174. "On the other, it denotes one sort of element in that constellation, the concrete puzzle-solutions which, employed as models or examples, can replace explicit rules as a basis for the solution of the remaining puzzles of normal science." In TDB Theory these "puzzle-solutions" are literally sets of specific solutions to the differential equation of Stafford's Theorem. Each such set establishes the laws of physics which then obtain in the constructed "known" node(s), or world(s), one level below in the hierarchy. The knowers cannot violate these laws and they can learn about, and thus know, the consequences of the known world(s) by information flow consistent with the laws of pysics in both the known world and the knower's world.

175. "Not all circularities are vicious"

183. "all models have similar functions. Among other things they supply the group with preferred or permissible analogies and metaphors.
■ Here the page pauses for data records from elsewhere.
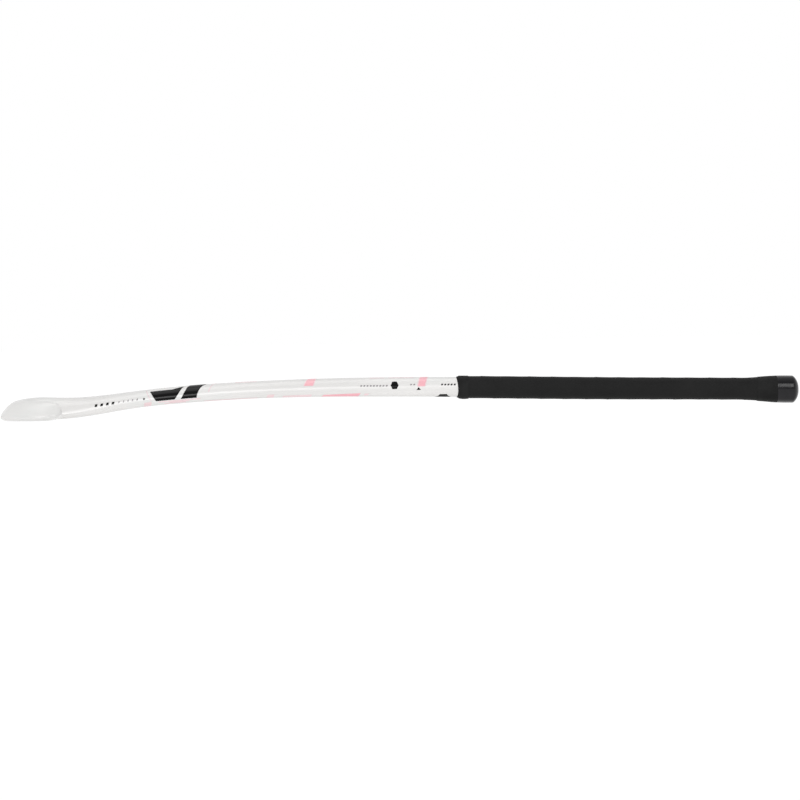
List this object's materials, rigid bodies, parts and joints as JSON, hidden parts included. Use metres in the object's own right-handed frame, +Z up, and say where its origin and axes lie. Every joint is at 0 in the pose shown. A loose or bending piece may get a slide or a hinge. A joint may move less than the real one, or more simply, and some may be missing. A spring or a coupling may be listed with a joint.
{
  "type": "field hockey stick",
  "caption": "Right-handed composite field hockey stick with a hooked head, low bow, flat striking face, wound grip and ribbed butt cap.",
  "frame": {"origin": "under the middle of the stick's box, on the surface that it rests on with its striking face down", "axes": "+X along the straight shaft from the head to the butt, +Z up out of the rounded back, -Y towards the toe"},
  "size_m": [0.9269, 0.1136, 0.0405],
  "materials": {
    "skin": "pearl white lacquer",
    "carbon": "bare carbon laminate",
    "aramid": "resin-bonded aramid ply",
    "core_foam": "rigid foam",
    "bladder": "nylon film",
    "plug_foam": "expanded polyurethane foam",
    "cap_rubber": "glossy moulded rubber",
    "grip_felt": "felt and foam backing",
    "grip": "textured polyurethane tape",
    "tape": "vinyl tape",
    "black_print": "lacquered print",
    "pink_print": "lacquered print",
    "grey_print": "lacquered print"
  },
  "bodies": {
    "root": {"outer_skin": "skin", "carbon_laminate": "carbon", "face_ply": "aramid", "hook_edge_ply": "aramid", "head_core": "core_foam", "centre_web": "carbon", "bladder_heel_side": "bladder", "bladder_toe_side": "bladder", "handle_plug": "plug_foam", "butt_cap": "cap_rubber", "grip_backing": "grip_felt", "grip_wrap": "grip", "finishing_tape": "tape", "butt_tape": "tape", "panel_transfer": "black_print", "edge_transfer": "pink_print", "flash_transfer": "pink_print", "edge_mark_transfer": "black_print", "badge_transfer": "black_print", "dash_transfer": "grey_print"}
  },
  "joints": []
}
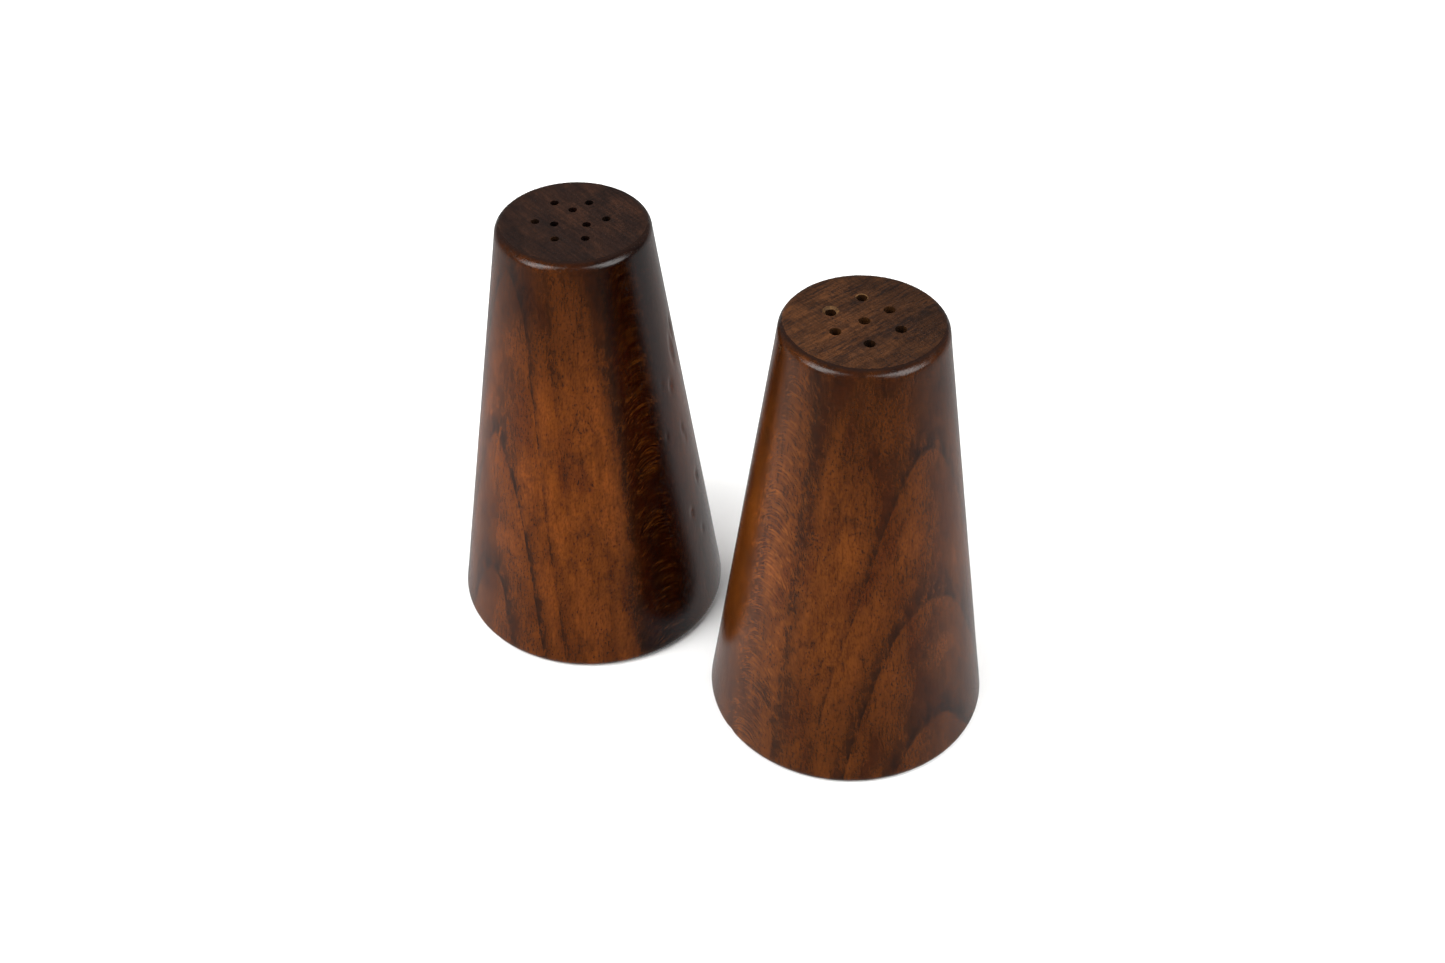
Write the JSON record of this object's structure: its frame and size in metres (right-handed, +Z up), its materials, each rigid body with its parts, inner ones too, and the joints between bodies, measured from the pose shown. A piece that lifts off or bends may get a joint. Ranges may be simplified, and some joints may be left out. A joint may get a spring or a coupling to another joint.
{
  "type": "salt and pepper shaker pair",
  "caption": "Pair of turned wooden cone-shaped shakers, one for salt and one for pepper, hollow, with pouring holes in the top and a cork stopper in each foot.",
  "frame": {"origin": "on the surface the shakers stand on, midway between the two, under the line that joins their axes", "axes": "+Z up, +X from the salt shaker towards the pepper shaker, +Y square to both"},
  "size_m": [0.1198, 0.0564, 0.095],
  "materials": {
    "salt_wood": "dark walnut stain, glossy lacquer on the sides, worn satin end grain on top",
    "pepper_wood": "dark walnut stain, glossy lacquer on the sides, worn satin end grain on top",
    "cork": "natural cork, matt"
  },
  "bodies": {
    "salt_shaker": {"salt_body": "salt_wood"},
    "salt_cork": {"salt_stopper": "cork"},
    "pepper_shaker": {"pepper_body": "pepper_wood"},
    "pepper_cork": {"pepper_stopper": "cork"}
  },
  "joints": [
    {"name": "salt_stopper_pull", "type": "slide", "parent": "salt_shaker", "child": "salt_cork", "axis": [0, 0, -1], "range_m": [0, 0.02]},
    {"name": "pepper_lift", "type": "slide", "parent": "salt_shaker", "child": "pepper_shaker", "axis": [0, 0, 1], "range_m": [0, 0.12]},
    {"name": "pepper_stopper_pull", "type": "slide", "parent": "pepper_shaker", "child": "pepper_cork", "axis": [0, 0, -1], "range_m": [0, 0.02]}
  ]
}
By doing so they help to determine what will be accepted as an explanation and as a puzzle-solution;"

184. "judgments of simplicity, consistency, plausibility, and so on often vary greatly from individual to individual."

185. "the application of values is sometimes considerably affected by the features of individual personality and biography that differentiate the members of the group."

186. "Though both solid-state and field-theoretic physicists share the Schrödinger equation, only its more elementary applications are common to both groups."

190. "nature and words are learned together."

195. "the knowledge embedded in the stimulus-to-sensation route remains tacit." This is an important admission, IMHO. TDB Theory offers a simple explanation by locating sensation only with the knower and stimulus only with the known--the former outside our manifold and the latter inside our manifold.

205. "There is, I think, no theory-independent way to reconstruct phrases like ‘really there’; the notion of a match between the ontology of a theory and its “real” counterpart in nature now seems to me illusive in principle."